Sunday, March 04, 2007

Neither bamboo nor solid.

It took a while to decide, but I finally landed on an Oriental floral print (why, oh why, couldn't they have that great companion print for it in the right color?) and a brown mottled looking thing for the wide borders and a sweet little goldenrod geometric for the narrow frame part. They all have gold metallic detailing printed on them so I can use my gold paint pen for some additional embellishing in the blocks. Sashiko stitching in the brown border and some of those origami flowers from Fabled Flowers. I've pretty much decided on doing the bush clover at the top right since it hangs like wisteria does and I can make the stems go off the edge and not have to worry about anchoring them to anything. The sashiko will be across the top and at the bottom of the right side. Lots of gold metallic quilting in the body of the quilt and probably outline quilting in the floral border. After that, I get to drag out the beads and tassels and "stuff" for the decoration. Total size is 43x55.


I am more than open to any suggestions on how to transfer the sashiko design onto the border so I can stitch it. I use chalk a lot to mark lines on the face of a quilt but it comes off relatively easy and I don't want to have to keep re-marking the lines. Any ideas? Anybody used the tracing stuff? Is it easy to remove? The only other option that comes to mind is using the water soluble stuff and then rinsing it out, but that would require forethought to get the stuff off before I add non-washable stuff to the quilt.

Saturday, March 03, 2007

No Title Yet

But here is the top, completed except for the border. I'm waffling between a bamboo-y sort of print and a plain border that I can do some detailing in. But it has to wait because I'm going curl up in the bed with my Japanese quilting books and eventually take a nap. I've accomplished a good bit this morning though so I won't feel guilty about it either. I had a very clear idea in my head about this one when I started it so it went pretty fast. Cutting the greens took the longest of anything, but I had the fabric rectangles all bordered last night and just got up this morning and assembled the top and then did the applique pieces. Every time I look at it I get a new idea for embellishing too, so I'm looking forward to that part of it. Total size right now is 33x45.


My sweet DH brought me some of the best avacados I've had in ages. Fresh guacomole with chips for lunch it is! And he has red beans and rice on for supper. Mmmmmmmm......

Azalea City Quilter's Guild

I did a program in Mobile the other day for the Azalea City Guild and had an absolute BLAST! Many, many thanks to Donna B. for hunting me down to invite me to teach and for putting me up in her home while I was there. If I lived in her house, I'd never go anywhere. Beautiful home in a beautiful setting. She's also a really good cook. I thoroughly enjoyed myself with both the visit and the class. I certainly hope it's true what they say about teaching gigs begetting more teaching gigs, because that's what I love to do. I was so busy and having so much fun I totally forgot to take any pictures of the class, although I did get some pictures from the show and tell.
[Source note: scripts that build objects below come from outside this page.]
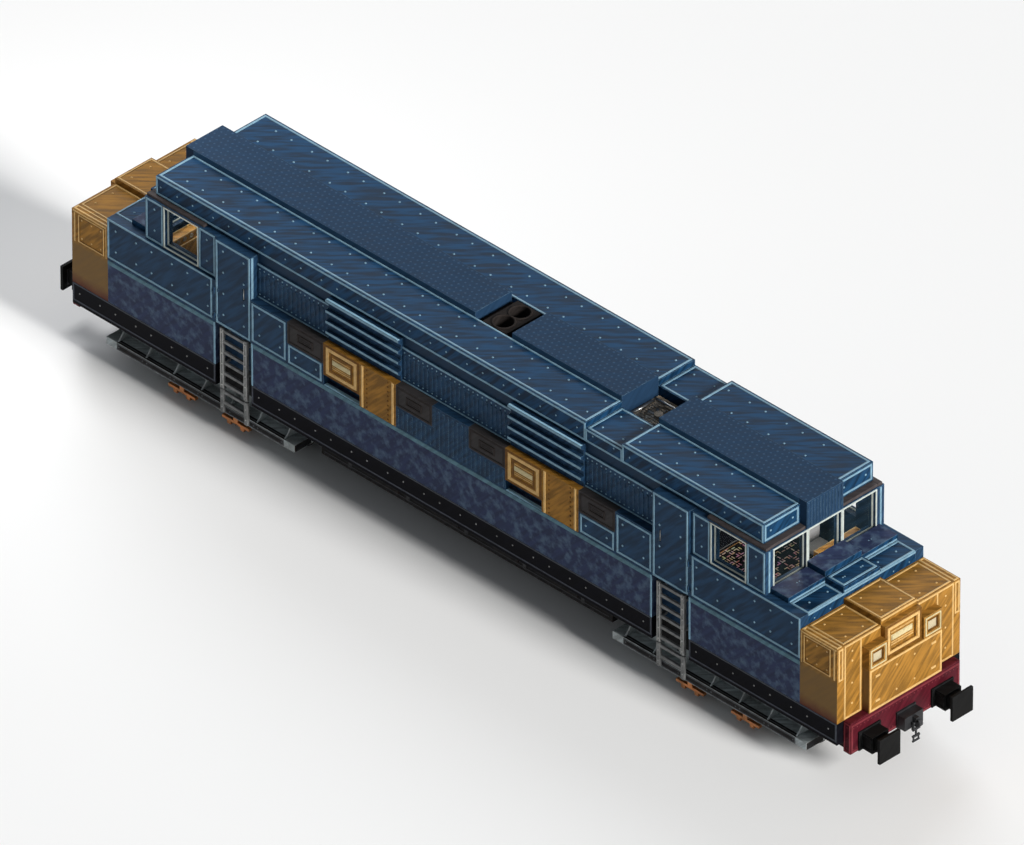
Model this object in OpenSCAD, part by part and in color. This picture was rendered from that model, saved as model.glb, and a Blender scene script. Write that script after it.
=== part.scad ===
// Double-ended diesel locomotive with two low noses and two six-wheeled bogies.
// +X points to the front, +Y to the left side, +Z up. The origin lies under the middle of the
// body, level with the lowest points of the wheel flanges. All sizes are in millimetres.

/* [Body] */
// Length of one bay of the body, which is 21 bays long
bay = 1000; // [840:10:1200]
// Width over the lower body sides
body_w = 3375; // [2815:5:4050]
// Depth by which the lower sides stand out from the upper walls
skin_t = 187.5; // [160:2.5:225]
// Thickness of the inner walls, bulkheads and nose shells
wall_t = 60; // [50:5:72]
// Thickness of the panels let into the upper walls
panel_t = 30; // [25:1:36]
// Depth by which cab sides and louvres stand out from the upper walls
cab_out = 125; // [105:5:150]

/* [Heights] */
// Underside of the sole bars above the rail
sole_h = 1125; // [1100:5:1350]
// Depth of the sole bars
sole_d = 500; // [420:10:600]
// Height of the lower side panels
lower_d = 1000; // [840:10:1200]
// Height of the middle band of side panels
band_d = 1000; // [840:10:1200]
// Height of the upper walls up to the eaves
upper_d = 1000; // [840:10:1200]
// Gap between the cab's eaves and the roof's lower edge
eaves_gap = 62.5; // [50:2.5:75]
// Depth of the roof's side slabs
roof_d = 437.5; // [365:2.5:525]
// Height of the roof's centre strip above its side slabs
roof_rise = 125; // [105:5:150]
// Drop of the roof over the cooling gear
roof_drop = 125; // [105:5:150]
// Width of the roof's centre strip
strip_w = 1000; // [840:10:1200]
// Drop of the nose's top below the deck in front of the cab
nose_drop = 250; // [210:5:300]
// Height of the nose's raised centre panel and of the deck's hatch
hatch_rise = 125; // [105:5:150]

/* [Cab] */
// Width of each windscreen
screen_w = 880; // [735:5:940]
// Height of each window
window_h = 890; // [745:5:940]
// Width of each cab side window
side_window_w = 900; // [750:5:960]
// Thickness of the glass
glass_t = 20; // [17:1:24]
// Clearance round each door
door_gap = 6; // [5:0.5:8]
// Radius of the door hinges' pins
hinge_pin_r = 9; // [8:0.5:11]
// Radius of the door hinges' knuckles
knuckle_r = 18; // [15:1:21]

/* [Buffing gear] */
// Height of the buffers' centres above the rail
buffer_h = 1130; // [1050:5:1350]
// Distance between the buffers' centres
buffer_span = 2000; // [1700:10:2200]
// Side of the square buffer heads
buffer_head = 562.5; // [470:2.5:600]
// Reach of the buffers in front of the nose
buffer_reach = 765; // [640:5:915]
// Depth of the buffer beams from front to back
beam_t = 187.5; // [160:2.5:225]
// Underside of the buffer beams above the rail
beam_h = 906; // [860:2:1000]
// Radius of the draw hook's cross bore
hook_bore_r = 30; // [25:1:36]

/* [Bogies] */
// Distance of each bogie's pivot from the middle, in bays
bogie_bays = 7; // [6.5:0.1:7.5]
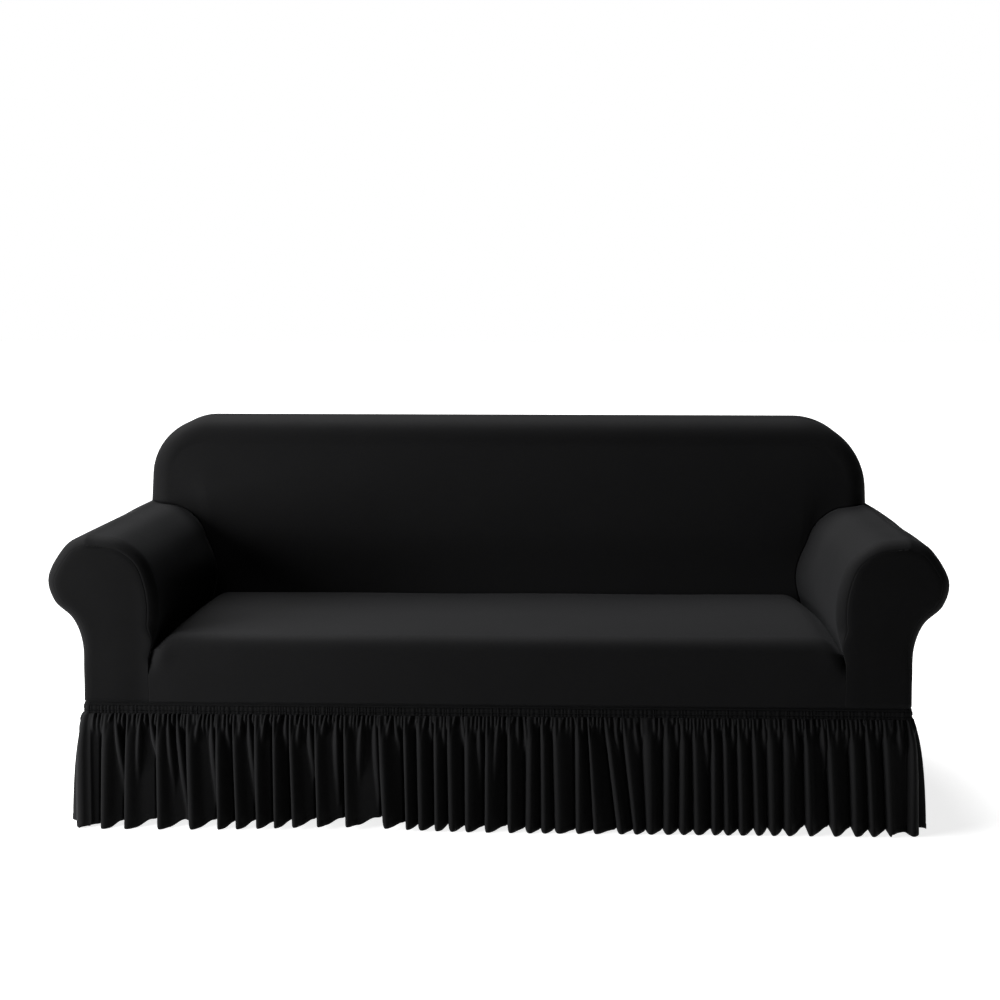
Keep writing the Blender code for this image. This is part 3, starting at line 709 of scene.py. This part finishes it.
# %% Inside back, its rim and its rear edge
RIM_TURNS = [90.0 * step / 12 for step in range(13)]
RIM_MIDDLE = [0.2, 0.5, 0.8]           # shares of the way from the rounding to the rear rounding
RIM_REAR = [0.88, 0.885, 0.890, 0.894, 0.8975]


def inside_back_sheet():
    foot, top = foot_edge(), top_edge(BACK_ROUND)
    left, right = side_edge(-1.0, CORNER_LEFT, BACK_ROUND), side_edge(1.0, CORNER_RIGHT, BACK_ROUND)

    def place_front(column, row):
        u, v = column / BACK_COLUMNS, row / BACK_ROWS
        corners = foot[0].lerp(foot[-1], u).lerp(top[0].lerp(top[-1], u), v)
        x, z = foot[column].lerp(top[column], v) + left[row].lerp(right[row], u) - corners
        swell = BACK_BULGE * math.sin(math.pi * u) * math.sin(math.pi * v)
        swell *= fade((z - SEAT_HEIGHT) / 0.15)
        calm = math.sin(math.pi * u) * math.sin(math.pi * v)
        return Vector((x, back_face_depth(z) - swell - 0.0014 * calm * slow_wave(x * 0.8, z * 1.6), z))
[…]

Unfortunately, I forgot to get either the women's names or their permission to post the photos of their work so you'll just have to trust me when I say they were beautiful.
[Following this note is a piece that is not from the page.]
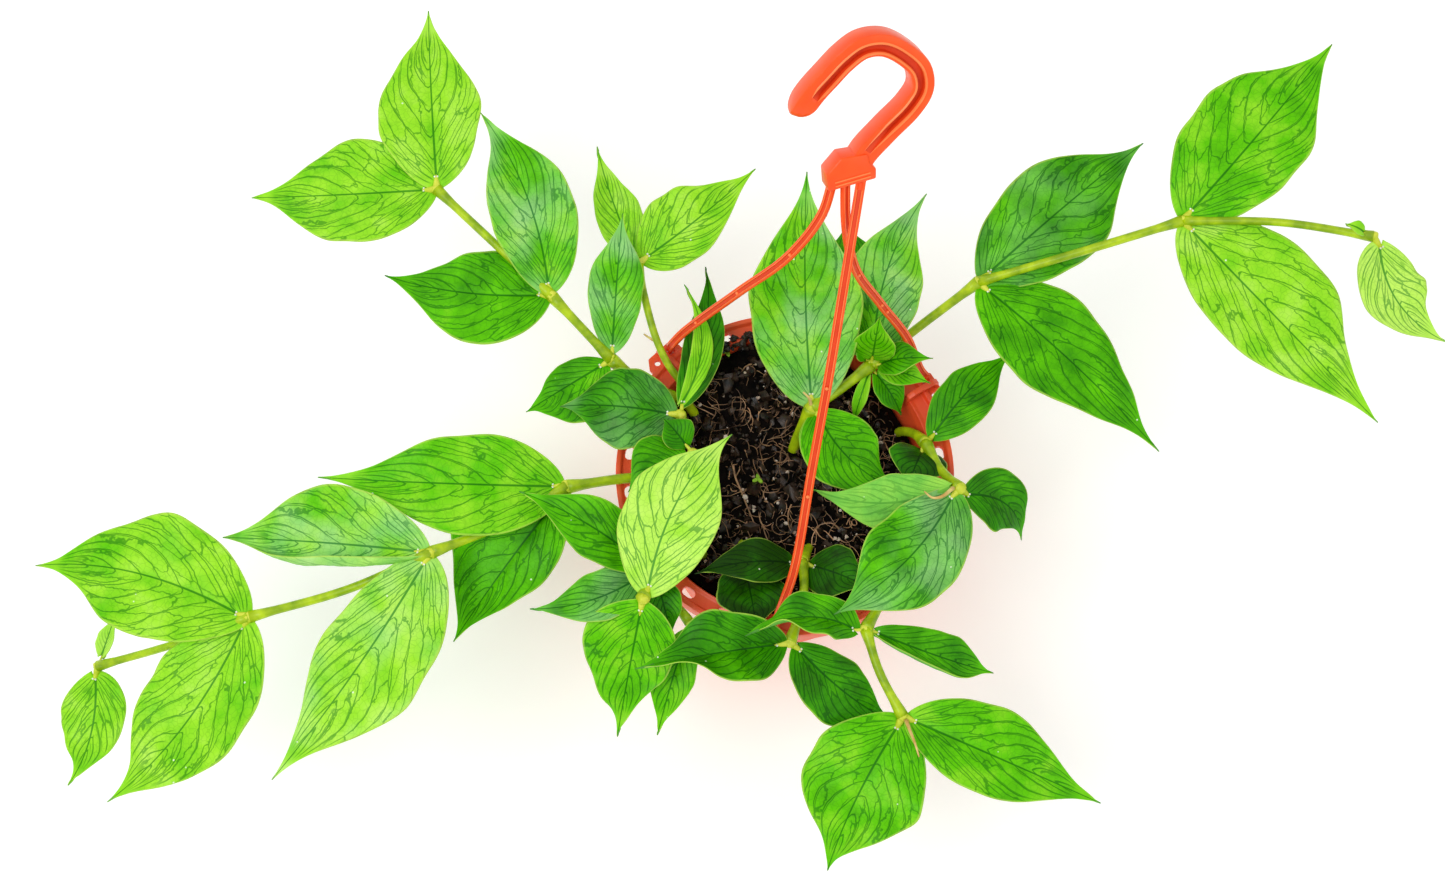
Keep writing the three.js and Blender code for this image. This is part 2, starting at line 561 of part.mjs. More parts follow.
// A length of stem along a curve, as a many-sided tube of one radius.
function tube(points, radius) {
  const curve = new THREE.CatmullRomCurve3(points, false, 'centripetal');
  const section = new THREE.Shape(Array.from({ length: STEM_SIDES }, (_, i) => {
    const angle = 2 * Math.PI * i / STEM_SIDES;
    return new THREE.Vector2(radius * Math.cos(angle), radius * Math.sin(angle));
  }));
  const steps = 2 * (points.length - 1);
  return solid(new THREE.ExtrudeGeometry(section, { steps, extrudePath: curve, bevelEnabled: false }));
}

function knot(point, radius) {
  const ball = new THREE.SphereGeometry(radius, STEM_SIDES, 3);
  ball.translate(point.x, point.y, point.z);
  return solid(ball);
}

function rootEnd(vine) {
  return vector(vine.stem[0]).add(new THREE.Vector3(0, 0, -ROOT_DEPTH));
}

function leafyStem(vine) {
  const route = vine.stem.map(vector);
  const last = route.length - 1;
  const thick = (i) => THREE.MathUtils.lerp(...vine.radius, i / last);
  const bearing = [...new Set(vine.leaves.map((leaf) => leaf.at))].sort((a, b) => a - b);
  const bodies = [];
  let from = 0;
  for (const to of bearing) {
    const points = route.slice(from, to + 1);
    if (from === 0) {
      points.unshift(rootEnd(vine));
    }
    bodies.push(tube(points, thick((from + to) / 2)));
    bodies.push(knot(route[to], thick(to) * KNOT_SWELLING));
    from = to;
  }
  for (const leaf of vine.leaves) {
    const tip = vector(leaf.tip);
    const node = route[leaf.at];
    const away = new THREE.Vector3().subVectors(tip, node).normalize();
    const base = node.clone().addScaledVector(away, STALK.length);
    bodies.push(blade(leaf, base, tip));
  }
  return joined(bodies);
}

// The hole that a stem stands in, a little wider and deeper than the stem.
function stemHole(vine) {
  const points = [rootEnd(vine), ...vine.stem.slice(0, 2).map(vector)];
  points[0].z -= HOLE_GAP;
  return tube(points, vine.radius[0] + 2 * HOLE_GAP);
}

// How far the heap at the back raises the soil at a place.
function heapHigh(x, y) {
  const out = x * Math.cos(radians(HEAP.angle)) + y * Math.sin(radians(HEAP.angle));
  return HEAP.high * THREE.MathUtils.smoothstep(out, HEAP.from, HEAP.to);
}

function soil() {
  const { top, under, gap, uneven, sides, edgeDrop, rings } = SOIL;
  const wallAt = (z) => THREE.MathUtils.mapLinear(
    z, FLOOR_TOP, INNER_TOP, INNER_BASE_RADIUS, INNER_TOP_RADIUS) - gap;
  const profile = [[0, under], [wallAt(under), under], [wallAt(top - edgeDrop), top - edgeDrop]];
  for (const share of rings) {
    profile.push([wallAt(top) * share, top]);
  }
  profile.push([0, top]);
  const lathe = new THREE.LatheGeometry(profile.map(([r, z]) => new THREE.Vector2(r, z)), sides);
  lathe.rotateX(Math.PI / 2);
  const position = lathe.attributes.position;
  for (let i = 0; i < position.count; i += 1) {
    const [x, y, z] = [position.getX(i), position.getY(i), position.getZ(i)];
    if (z > top - edgeDrop / 2) {
      const lumps = Math.sin(x * 0.21 + 1.3) * Math.cos(y * 0.17) + 0.6 * Math.sin(x * 0.4 - y * 0.33);
      position.setZ(i, top + uneven * lumps + heapHigh(x, y));
    } else if (z > under + edgeDrop) {
      const raised = z + heapHigh(x, y);
      const outwards = wallAt(raised) / wallAt(z);
      position.setXYZ(i, x * outwards, y * outwards, raised);
    }
  }
  let body = solid(lathe);
  for (const vine of Object.values(VINES)) {
    body = body.subtract(stemHole(vine));
  }
  return body;
}

const plant = new THREE.Group();
plant.add(named('pot', pot(), POT_COLOUR, 0.45));
plant.add(named('soil', soil(), SOIL_COLOUR, 0.95));
plant.add(named('hanger', hanger(), HANGER_COLOUR, 0.35));
Object.entries(VINES).forEach(([name, vine], i) => {
  plant.add(named(name, leafyStem(vine), LEAF_COLOURS[i % LEAF_COLOURS.length], 0.4));
});

export default plant;
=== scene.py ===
"""A potted climbing plant in a hanging pot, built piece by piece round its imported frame.

Sizes are in millimetres and become metres through MM. Z is up."""

import math
import random

import bmesh
import bpy
from mathutils import Matrix, Quaternion, Vector, noise


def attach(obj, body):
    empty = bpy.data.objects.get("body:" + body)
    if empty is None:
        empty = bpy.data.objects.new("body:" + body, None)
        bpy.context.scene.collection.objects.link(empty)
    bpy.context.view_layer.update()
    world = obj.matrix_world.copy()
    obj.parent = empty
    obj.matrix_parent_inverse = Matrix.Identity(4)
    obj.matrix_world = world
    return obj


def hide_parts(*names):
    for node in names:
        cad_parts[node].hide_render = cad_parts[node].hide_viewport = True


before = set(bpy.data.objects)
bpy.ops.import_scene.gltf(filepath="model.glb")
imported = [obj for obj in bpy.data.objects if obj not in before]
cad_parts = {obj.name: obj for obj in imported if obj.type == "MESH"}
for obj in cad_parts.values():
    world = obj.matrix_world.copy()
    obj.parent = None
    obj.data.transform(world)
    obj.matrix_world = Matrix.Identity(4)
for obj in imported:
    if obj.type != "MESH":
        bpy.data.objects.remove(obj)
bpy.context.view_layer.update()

MM = 0.001


# The photograph's view: a camera high above the plant's front edge, looking down at the pot.
CAMERA_TARGET = Vector((-25.8, 11.4, 109.9)) * MM
CAMERA_DISTANCE = 830 * MM
CAMERA_ELEVATION = math.radians(70.4)
CAMERA_LENS = 50


def aimed(thing, place, target):
    """Puts a camera or lamp at a place, looking at the target."""
    thing.location = place
    thing.rotation_euler = (Vector(target) - Vector(place)).to_track_quat("-Z", "Y").to_euler()
    bpy.context.scene.collection.objects.link(thing)
    return thing


camera = bpy.data.objects.new("camera", bpy.data.cameras.new("camera"))
camera.data.lens = CAMERA_LENS
view_back = Vector((0, -math.cos(CAMERA_ELEVATION), math.sin(CAMERA_ELEVATION)))
aimed(camera, CAMERA_TARGET + view_back * CAMERA_DISTANCE, CAMERA_TARGET)
bpy.context.scene.camera = camera
bpy.context.scene.view_settings.view_transform = "Standard"


# The studio: a seamless white floor, a bright even surround, and three soft lamps. The key lamp
# stands beside the camera, and a weak one at the back left gives the leaves their sheen. Their
# sizes and places are in metres.
FLOOR_HALF_SIDE = 3
FLOOR_COLOUR = "#fafaf9"
FLOOR_ROUGHNESS = 0.9
FLOOR_GLOW = 0.18
SURROUND_COLOUR = "#ffffff"
SURROUND_STRENGTH = 0.72
LAMP_TARGET = (0, 0, 0.1)
LAMPS = {
    "key": {"place": (-0.65, -0.45, 1.5), "size": 0.8, "watts": 10},
    "fill": {"place": (0.95, -0.45, 1.1), "size": 1.1, "watts": 3},
    "sheen": {"place": (-0.9, 0.9, 0.9), "size": 0.5, "watts": 1.5},
}


def linear(hex_colour):
    """An sRGB hex colour as linear red, green, blue and alpha."""
    shares = [int(hex_colour[i:i + 2], 16) / 255 for i in (1, 3, 5)]
    return [c / 12.92 if c <= 0.04045 else ((c + 0.055) / 1.055) ** 2.4 for c in shares] + [1]


def set_inputs(material, node, inputs):
    """Gives each of a node's named sockets its value, or the socket that feeds it."""
    for name, value in inputs.items():
        if isinstance(value, bpy.types.NodeSocket):
            material.node_tree.links.new(value, node.inputs[name])
        else:
            node.inputs[name].default_value = value


def add_node(material, kind, inputs=None, **settings):
    """Adds a shader node with its settings and inputs, and gives back its outputs."""
    added = material.node_tree.nodes.new("ShaderNode" + kind)
    for name, value in settings.items():
        setattr(added, name, value)
    set_inputs(material, added, inputs or {})
    return added.outputs


def new_material(name):
    """An empty material, and its surface shader."""
    material = bpy.data.materials.new(name)
    material.use_nodes = True
    return material, material.node_tree.nodes["Principled BSDF"]


def finished(name, mesh, materials, slot=None, sharp_from=180):
    """Makes an object of a mesh that is in place, and, when a slot is given, lets it ride on the
    plant's body.
    """
    data = bpy.data.meshes.new(name)
    mesh.to_mesh(data)
    mesh.free()
    for material in materials:
        data.materials.append(material)
    data.shade_smooth()
    data.set_sharp_from_angle(angle=math.radians(sharp_from))
    piece = bpy.data.objects.new(name, data)
    bpy.context.scene.collection.objects.link(piece)
    if slot:
        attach(piece, "root")
    return piece


floor_mesh = bmesh.new()
bmesh.ops.create_grid(floor_mesh, x_segments=1, y_segments=1, size=FLOOR_HALF_SIDE)
floor_paper, floor_shader = new_material("white_seamless_paper")
set_inputs(floor_paper, floor_shader, {
    "Base Color": linear(FLOOR_COLOUR), "Roughness": FLOOR_ROUGHNESS,
    "Emission Color": linear(FLOOR_COLOUR), "Emission Strength": FLOOR_GLOW})
floor = finished("floor", floor_mesh, [floor_paper])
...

Stop me before I piece again!



My friend Dorinda has corrupted me. She got me started on the One-Block-Wonder pieced quilts and I did a few of those, then she showed me the Northwind block and I came home with a copy of those instructions, and now I'm dreaming in pieced blocks! Arrrgggghhhhh......doesn't my brain know I don't piece!??!! And since NOTHING can ever be easy, or simple, or straightforward with me, I'm dreaming Y-SEAMS. Not just sewing stuff together but having to do little fiddly precise stuff! Oh well, once it gets in my head it will either make me crazy by not leaving enough room for anything else, or I have to just suck it up and make the damn thing. This one is sort of an attic window/shadow box thing (whichever one uses the contrast sashing) but of course I had to make the sizes of the boxes varied so I spent about 3 hours graphing the thing off so the blocks all fit together. And then I chose a scrap of fabric from my friend Vicki in Miami without giving any thought to how much I needed. I just cut it in half and over-dyed half of it for the contrast. Top that off with the fact that it frays VERY badly (give thanks to the god of fusible interfacing) and is slippery and was already cut in a weird shape since it was a scrap to begin with. Can you see where this is going yet? I got down to the last three 2.5"x2.5" pieces I needed and guess what? ALL I had left were the little ears I cut off making the mitered corner strips. Vicki almost got the panicked fabric emergency call about 5:00 this morning, but I rummaged around in my own scrap basket and found one last piece of it that had originally been the facing of the blouse she was originally going to use it for. I had to fussy cut the last 3 pieces, but I managed to eke out EXACTLY as much as I needed. This one will most likely have a bunch of embellishing on it to be used as a sample for the program I'm doing in June. Unless I sell it first. Um, yeah. Like that's gonna happen. I may even break down and do some sashiko quilting on it. Fancy threads count as embellishing don't they? OH GOD! Did I just mention hand quilting in the same breath as piecing? Good lord I must be regressing. Don't most people start with patterns and then move on to art quilts?
This is about 1/3 of the total quilt and no two fabrics in the boxes are the same. Still have no clue what I'll do for borders yet but there's time for that later. Probably something plain if I decide to do the sashiko.


And this month's Fast Friday challenge was fun. The theme was monochromatic, based on a color from a song. I used Sonny Landreth's South of I-10, which has the line "...grew up on Clifton and Cleveland and the Red Hot Louisiana Band" in it, so I did a dancer in red. It's all done with thread painting on cotton fabrics and I'm probably going to add a black border on the right side and at the bottom. But I was happy with the movement I got from the stitching and shape of the woman. I think this is only the second mono piece I've ever done, too. The other one was In the Ghetto, which I also liked, but I have to have color 99% of the time.